Just looking at it from a hacker perspective. If I am going to break
into a network to change information in a file (for example a log file
to cover my tracks), I am going to have the forethought to monitor all
network traffic in the process of my hacking. If a packet shows up
containing the data that I just changed (as it would in an unencrypted
smtp session packet), I am going to cause that packet to drop at all
cost. Failing that, I will do whatever other damage is necessary
including wiping the system to shift the finger-pointing away from me
knowing that my behavior was just discovered.
So, to defend against the hypothetical unethical hacker above, I would
most likely take the time in my own system to do the diff manually
against a backup. Being responsible for networks other than my own, I
see the argument about not being able to work in ideal environments. In
those instances, I would configure the ssh tunneling of port 25 from the
OSSEC server to the mail server as described in my previous email. This
is assuming that 1) it would work to encrypt the information, 2) it is
cost effective, 3) it is easy to maintain and repair.
Only if I could securely transmit such information would I send it in
the clear. As Stephen King's Jude Andrews stated, "Perfect paranoia is
perfect awareness."
-----Original Message-----
From: ossec-list@xxxxxxxxxxxxxxxx [mailto:ossec-list@xxxxxxxxxxxxxxxx]
On Behalf Of Forrest Aldrich
Sent: Thursday, September 07, 2006 3:35 PM
To: ossec-list@xxxxxxxxxxxxxxxx
Subject: [ossec-list] Re: Integrity Checks and Diffs?
Then it can be an optional feature.
For it to be really useful, especially in your scenario, the copies
would need to be maintained locally.
*shrug*
You could also detect changes from SVN and use that to augment, but yet
one more loop in the chain.
_F
Erick Kinnee wrote:
That is administratively expensive.
In my environment there is no "change control" per se for some people.
Many customers that have their own boxes; in some cases and we have no
control over what they do, although I do want to know if those boxes
are exploited in some fashion. Some of those boxes aren't even backed
up as the customer doesn't want it or elected not to pay for it. Most
of our customers your idea would work for, but getting the tape loaded
and pulling the data to a stagin area for comparison as I said is
administratively expensive.
On Sep 7, 2006, at 3:02 PM, Marty E. Hillman wrote:
Forgive my ignorance, but in the interest of data security and not
transmitting the information cleartext, wouldn't the alert be enough
to
cause the administrator to do a diff of the file against a known good
backup? Might take a little more time than actually sending you the
changed information, but would maintain security.
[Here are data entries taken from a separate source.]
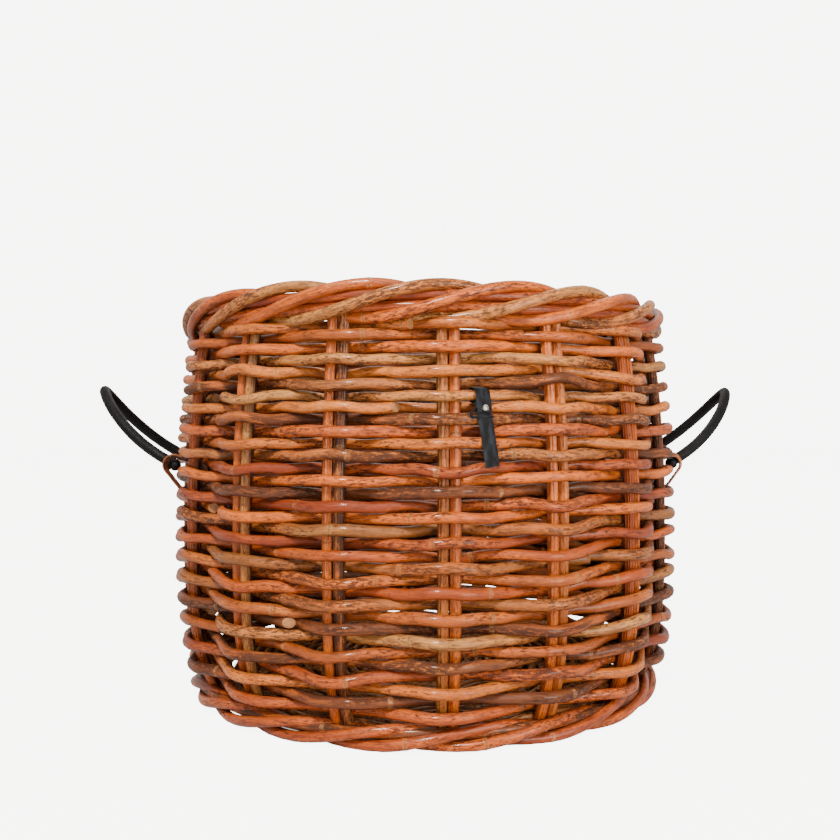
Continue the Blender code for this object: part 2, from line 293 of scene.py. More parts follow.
class Route:
    """A closed line that a cane follows, read by its length from the start."""

    def __init__(self, points):
        self.points = np.vstack([points, points[:1]])
        self.reach = length_along(self.points)
        self.length = self.reach[-1]

    def at(self, s):
        s = np.asarray(s) % self.length
        return np.stack([np.interp(s, self.reach, self.points[:, axis]) for axis in range(3)], axis=-1)

    def smoothed(self, width):
        """The same line with its corners rounded over about this width."""
        count = int(self.length / STATION)
        points = self.at(np.arange(count) * self.length / count)
        offsets = np.minimum(np.arange(count), count - np.arange(count)) * self.length / count
        kernel = np.exp(-0.5 * (offsets / width) ** 2)
        blur = np.fft.rfft(kernel / kernel.sum())
        return Route(np.fft.irfft(np.fft.rfft(points, axis=0) * blur[:, None], n=count, axis=0))


# ---- meshes --------------------------------------------------

def round_turn(sides):
    """Angles round a tube, from its outer side towards its top."""
    return 2.0 * math.pi * np.arange(sides) / sides


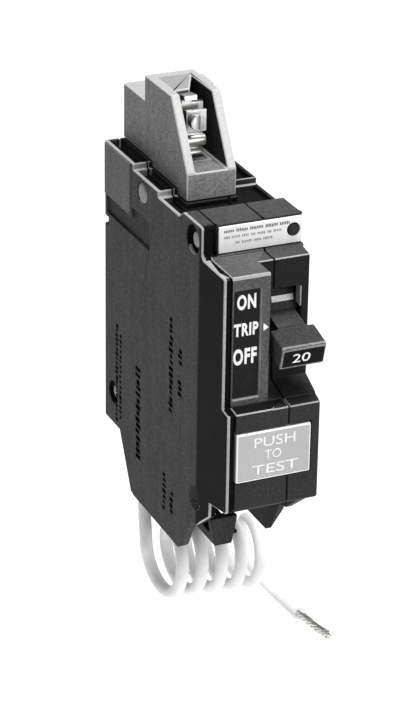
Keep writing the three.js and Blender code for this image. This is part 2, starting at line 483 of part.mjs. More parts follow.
// A point of the wire in the coil; turns counts from the back of the first turn, going down and forward.
const coilPoint = (turns) => {
  const angle = 2 * Math.PI * turns;
  return spot(COIL_AXIS.across + COIL_PITCH * turns, COIL_AXIS.depth - COIL_RADIUS * Math.cos(angle),
    COIL_AXIS.height - COIL_AXIS.drop * turns - COIL_RADIUS * Math.sin(angle));
};
const coilLength = COIL_PITCH * (COIL_TURNS + 0.25) + WIRE;
const coilTilt = Math.atan2(COIL_AXIS.drop, COIL_PITCH);
const coilSolid = (radius, length) => {
  const geometry = new THREE.CylinderGeometry(radius, radius, length, 40);
  geometry.rotateZ(Math.PI / 2 - coilTilt);
  const half = (COIL_TURNS + 0.25) / 2;
  const middle = spot(COIL_AXIS.across + COIL_PITCH * half, COIL_AXIS.depth,
    COIL_AXIS.height - COIL_AXIS.drop * half);
  geometry.translate(middle.x, middle.y, middle.z);
  return solidOf(geometry);
};
piece("pigtail_coil", coilSolid(COIL_OUTER, coilLength), "insulation");
const aroundCoil = coilSolid(COIL_OUTER + GAP, coilLength + 2 * GAP);
const leadPoints = [spot(...EXIT, -80.0), spot(4.6, 15.5, -84.5), spot(4.4, 15.9, -89.0), spot(3.8, 17.4, -94.0),
  spot(3.1, 19.8, -98.5)];
piece("pigtail_lead", cut(tube(leadPoints, wireRadius, 8, 12), aroundCoil), "insulation");
const tailStart = coilPoint(COIL_TURNS + 0.25);
const TAIL = [[0, 0, 0], [0, 8, 0.3], [0, 16, 0.9], [0, 23, 1.5]];
const tailPoint = ([across, ahead, up]) => new THREE.Vector3(tailStart.x + across, tailStart.y - ahead, tailStart.z + up);
piece("pigtail_tail", cut(tube(TAIL.map(tailPoint), wireRadius, 8, 12), aroundCoil), "insulation");
const BARE = [[0, 23.3, 1.5], [0.3, 31, 2.4], [0.6, 38.5, 3.6]];
piece("pigtail_strands", tube(BARE.map(tailPoint), 1.1, 8, 6), "tin");
const bushing = cut(rod("z", 2.4, -92, -77.5, EXIT, 24).intersect(prism(CASE_OUTLINE, 0, WIDTH)),
  rod("z", wireRadius + GAP + 0.05, -95, -75, EXIT, 20));
piece("pigtail_bushing", bushing, "case");

export default breaker;
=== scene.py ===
"""Ground-fault circuit breaker with a coiled pigtail: the looks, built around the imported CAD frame.

Lengths in the tables are millimetres, measured from the case: across from its left face, forward
from its flat back, and up from its top back edge. spot() turns such a place into the shared frame,
in metres.
"""

import json
import math
import random

import bmesh
import bpy
from mathutils import Matrix, Vector


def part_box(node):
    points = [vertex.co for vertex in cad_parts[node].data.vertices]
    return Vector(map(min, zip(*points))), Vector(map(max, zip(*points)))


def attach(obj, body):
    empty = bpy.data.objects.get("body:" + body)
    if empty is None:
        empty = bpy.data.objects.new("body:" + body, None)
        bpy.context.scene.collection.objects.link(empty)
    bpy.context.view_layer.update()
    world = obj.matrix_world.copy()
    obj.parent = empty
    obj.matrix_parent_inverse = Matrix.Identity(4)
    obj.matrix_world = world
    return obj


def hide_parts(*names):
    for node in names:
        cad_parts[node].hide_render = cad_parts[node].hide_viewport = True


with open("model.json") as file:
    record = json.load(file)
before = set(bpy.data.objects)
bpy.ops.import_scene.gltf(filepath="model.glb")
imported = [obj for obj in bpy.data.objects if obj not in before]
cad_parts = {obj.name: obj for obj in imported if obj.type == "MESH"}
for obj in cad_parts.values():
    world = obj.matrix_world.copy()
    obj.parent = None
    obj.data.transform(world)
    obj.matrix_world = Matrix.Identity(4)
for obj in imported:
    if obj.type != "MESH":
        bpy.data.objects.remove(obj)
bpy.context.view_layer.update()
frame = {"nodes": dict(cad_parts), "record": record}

MM = 0.001
STRAY = 0.00001                   # metres; a corner further outside its piece than this is a fault
WELD = 2e-6                       # metres; corners closer than this are one corner
EDGE_ANGLE = 25                   # degrees; sharper edges than this are rounded
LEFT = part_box("left_cover")[0].x
BACK_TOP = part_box("left_cover")[1].z
WIDTH = 25.4
RECORD = frame["record"]
BODY_OF = {node: body for body, nodes in RECORD["behaviour"]["bodies"].items() for node in nodes}
SLOT_OF = {part["node"]: part["material_slot"] for part in RECORD["subparts"]}


def spot(across, depth, height):
    """A place on the breaker, in millimetres, as a point in the shared frame, in metres."""
    return Vector((LEFT + across * MM, -depth * MM, BACK_TOP + height * MM))


# ------------------------------------------------------------------ camera
CAMERA_PLACE = (-0.2349, -0.5587, 0.2585)
CAMERA_TURN = -24.03              # degrees round the breaker, from straight in front
CAMERA_RISE = 24.84
CAMERA_ROLL = -0.89
CAMERA_LENS = 133.3
CAMERA_SHIFT = 0.0014


def make_camera():
    turn, rise, roll = (math.radians(a) for a in (CAMERA_TURN, CAMERA_RISE, CAMERA_ROLL))
    right = Vector((math.cos(turn), math.sin(turn), 0))
    back = Vector((math.sin(turn) * math.cos(rise), -math.cos(turn) * math.cos(rise), math.sin(rise)))
    up = back.cross(right)
    side = right * math.cos(roll) - up * math.sin(roll)
    top = right * math.sin(roll) + up * math.cos(roll)
    data = bpy.data.cameras.new("camera")
    data.sensor_fit = "VERTICAL"
    data.sensor_height = 36
    data.lens = CAMERA_LENS
    data.shift_x = CAMERA_SHIFT
    data.clip_start = 0.01
    camera = bpy.data.objects.new("camera", data)
    camera.matrix_world = Matrix.Translation(CAMERA_PLACE) @ Matrix((side, top, back)).transposed().to_4x4()
    bpy.context.scene.collection.objects.link(camera)
    bpy.context.scene.camera = camera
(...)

I suppose an alternative would be to use a dual-NICed computer and
send
the alert over the second network (assuming that they were not
sharing
common infrastructure hardware and that that link was not hacked as
well).
-----Original Message-----
From: ossec-list@xxxxxxxxxxxxxxxx
[mailto:ossec-list@xxxxxxxxxxxxxxxx]
On Behalf Of Forrest Aldrich
Sent: Thursday, September 07, 2006 2:39 PM
To: ossec-list@xxxxxxxxxxxxxxxx
Subject: [ossec-list] Re: Integrity Checks and Diffs?
Very true.
In that case, send it over/via OSSEC in an encrypted package? I
dunno...
But the basic principle is useful - knowing "what" was changed, not
just
that it was changed.
David Vasil wrote:
Forrest Aldrich wrote:
Maybe for text-only files, provide an option to include a
contextual
diff output, which shows the changes of the monitored file, with
that
of
the known version --- this would require keeping that old version
archived somewhere, though. Hmm... may be useful in some
situations, knowing not only that the file was changed, but WHAT
was
changed.
That could come back and bite you in some situations where the file
that
was changed contained sensitive information (which upon alert would
be
sent to you through clear-text email).